I’m about to lose my…
We all are.
But this is not about the absolute craziness that has challenged common sense and changed our lives. This is about how one woman turned on a light, illuminating the contributions and talents of the historically excluded.
Erasure, whether intentional or not, shows up in quiet ways. It looks like important Black history that was once captured in physical books, now out of print and hard to access. It looks like news articles that once captured the stories of significant contributors to Black culture, now buried deep in internet archives, or edited away from the writer’s original intent. It looks like oral histories that lived in the voices of elders who are no longer here to tell them. We still have libraries and museums, but even these institutions feel precarious in light of political agendas and shifting funding.
Today, we are starved for remembrance and connection. Remembrance of what came before as a reminder of what is possible now. In the aftermath of Post-COVID 2020, there emerged a hunger for real-life connections with our communities. Not digital proximity, likes, hearts, and swipes, but real, physical presence.
Yvonne Welbon gave the Chicago community and the film industry both remembrance and connection.

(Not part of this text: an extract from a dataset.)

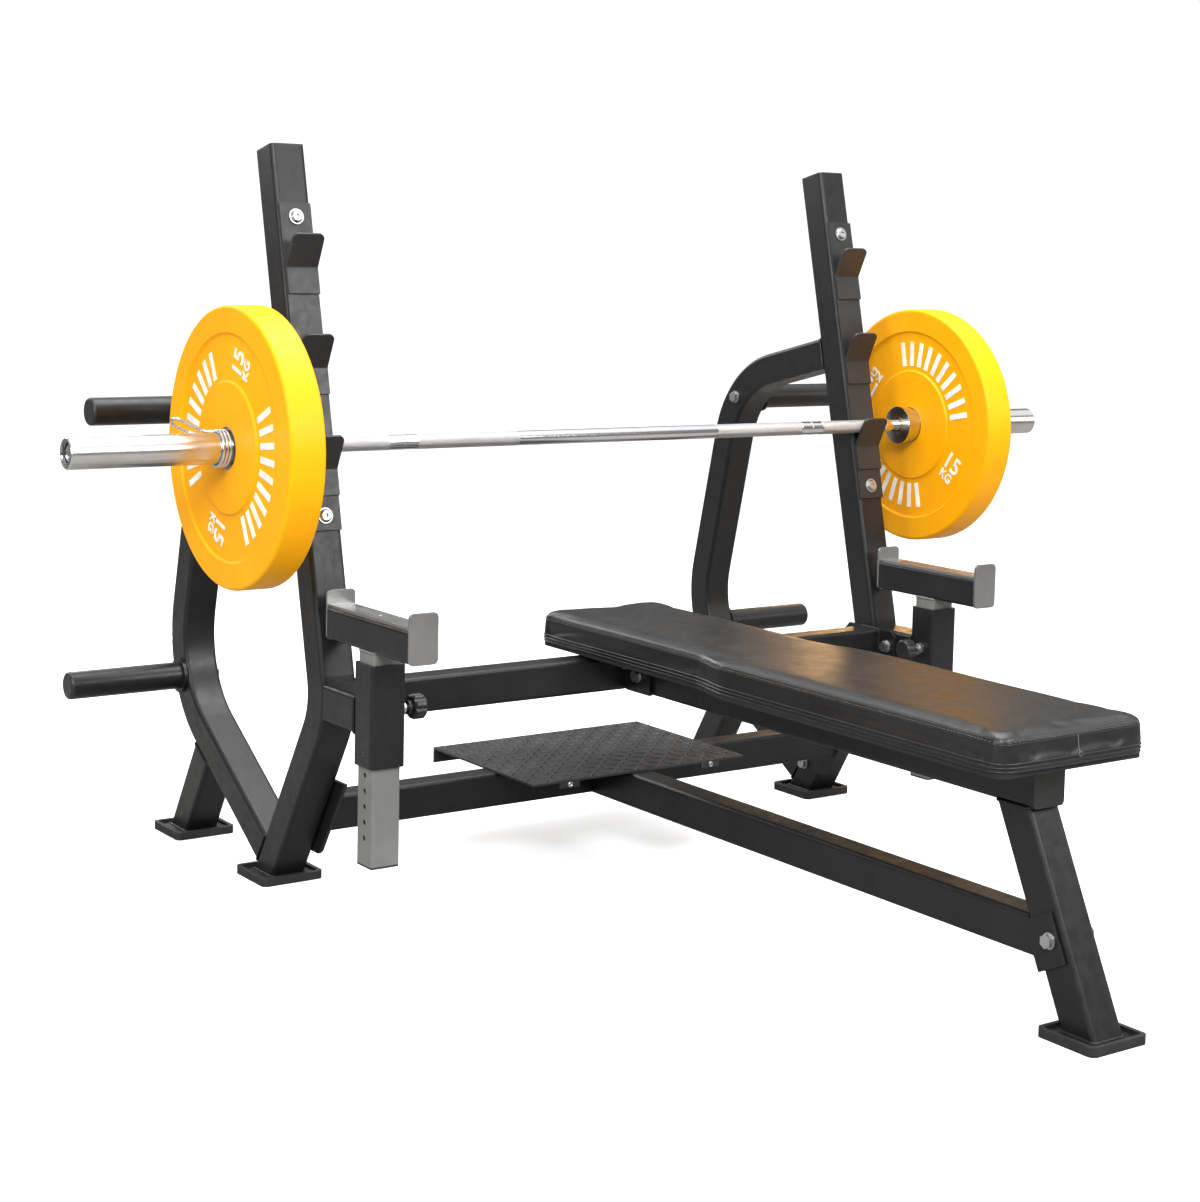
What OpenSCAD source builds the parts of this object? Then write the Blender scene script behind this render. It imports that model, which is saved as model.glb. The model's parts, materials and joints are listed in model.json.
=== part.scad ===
// Olympic bench press: a flat bench joined to two braced uprights, with racked hooks,
// sprung safety catches, plate storage horns, a standing plate and a loaded barbell.
// +Z is up, +X runs along the barbell, and the bench's foot end points to -Y.
// The origin is on the floor, in the middle of the footprint.

/* [Frame] */
// Distance from the middle of the bench to the middle of each side frame
side_x = 580; // [560:1:600]
// Outer size of the square frame tube
tube = 60; // [56:1:64]
// Wall thickness of the frame tubes
tube_wall = 3; // [2:0.5:4]
// Outer corner radius of the frame tubes
tube_r = 7; // [4:0.5:10]
// Depth of the rectangular crossbar tube, front to back
bar_tube = 50; // [44:1:54]
// Height of the uprights
upright_h = 1229; // [1200:1:1260]
// Backward lean of the uprights from the vertical
upright_lean = 13.3; // [12:0.1:14.5]
// Lean of the front and rear legs from the vertical
leg_lean = 31.5; // [30:0.1:33]
// Lean of the bench leg from the vertical
bench_lean = 25.6; // [24:0.1:27]
// Height where the middle lines of an upright and its leg meet
knee_z = 320; // [310:1:330]
// Middle bend radius at the knee
knee_bend = 125; // [122:1:135]
// Middle bend radius of the rear frame tube
rear_bend = 190; // [170:1:200]
// Top height of the bench rail and the upper crossbar
rail_top = 366; // [360:1:372]
// Top height of the lower crossbar and the lower beam
beam_top = 156; // [150:1:160]

/* [Feet] */
// Middle of the front feet, front to back
front_foot_y = 490; // [480:1:500]
// Middle of the rear feet, front to back
rear_foot_y = 837; // [830:1:845]
// Side of each rubber foot
foot = 110; // [104:1:116]
// Height of each rubber foot's rim
foot_h = 14; // [13:1:18]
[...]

In 1991, when Yvonne Welbon began film school, she could name just one African American woman director: Julie Dash. Imagine sitting in a film studies program and not seeing yourself reflected. Imagine loving cinema and realizing the syllabus has little to say about women who look like you.
What started as curiosity eventually became research, and that research became a database. In 1997, she launched Sisters in Cinema as an online archive of African American women filmmakers. Over more than two decades, that research grew into one of the largest single collections of African American women’s media production in the United States.
In 2014, Sisters in Cinema became a 501(c)(3) nonprofit in Illinois, with a mission to entertain, educate, develop, and celebrate Black girls and women media-makers and their audiences. In 2017, the organization received a Neighborhood Opportunity Fund matching grant from the City of Chicago,
which would eventually support the rehabilitation and development of a Media Arts Center in the South Shore neighborhood on Chicago’s South Side. In March 2024, just over thirty years after Yvonne’s first search for women in film who looked like her, the Sisters in Cinema Media Arts Center opened its doors.
The first time I (Patrice) visited the center, I felt the weight of that legacy immediately. Pulling up to 75th Street and stepping out to see full-sized images of Black women in film boldly displayed in the neighborhood was an emotional experience. It was a visual declaration: they have always been here and will not be overlooked. The physical space is the embodiment of decades of study, documentation, and care. Yvonne did not wait for someone else to build what was missing. She moved from critique to construction, refusing to let the absence of a record become the erasure of a legacy.
Where you build matters, and Yvonne chose South Shore. Black neighborhoods in Chicago have long been a force in the arts and culture fabric of this country, producing writers, musicians, visual artists, thinkers, and organizers who have shaped national and global conversations. Locating this Media Arts Center in South Shore honors those roots, while expanding who has access to what’s inside.
It creates a physical corridor for mentorship and intergenerational exchange within the film and media industries. It also sends a message to the broader industry that it is worth traveling outside the invisible walls of downtown and into the corridors where culture is actually lived, not simply consumed.
That is what culturally progressive looks like in practice.
It means centering those who have historically been pushed to the margins. It means creating infrastructure, real, physical infrastructure, that supports their growth and holds their history.
Now more than ever, stories told through underrepresented lenses need this exact type of support. Sisters in Cinema offers education and development programs designed to raise visibility, build skill, and strengthen community among Black girls, women, and gender non- conforming media-makers. In a moment when remembrance feels contested and connection feels scattered, that is not a small thing. That is the work.
Yvonne Welbon saw a gap in the archival record and spent a career filling it. Now, the Media Arts Center is a home that cannot be quietly taken out of print. What she built is an answer to erasure. It is permanent, present, and developed exactly where it belongs.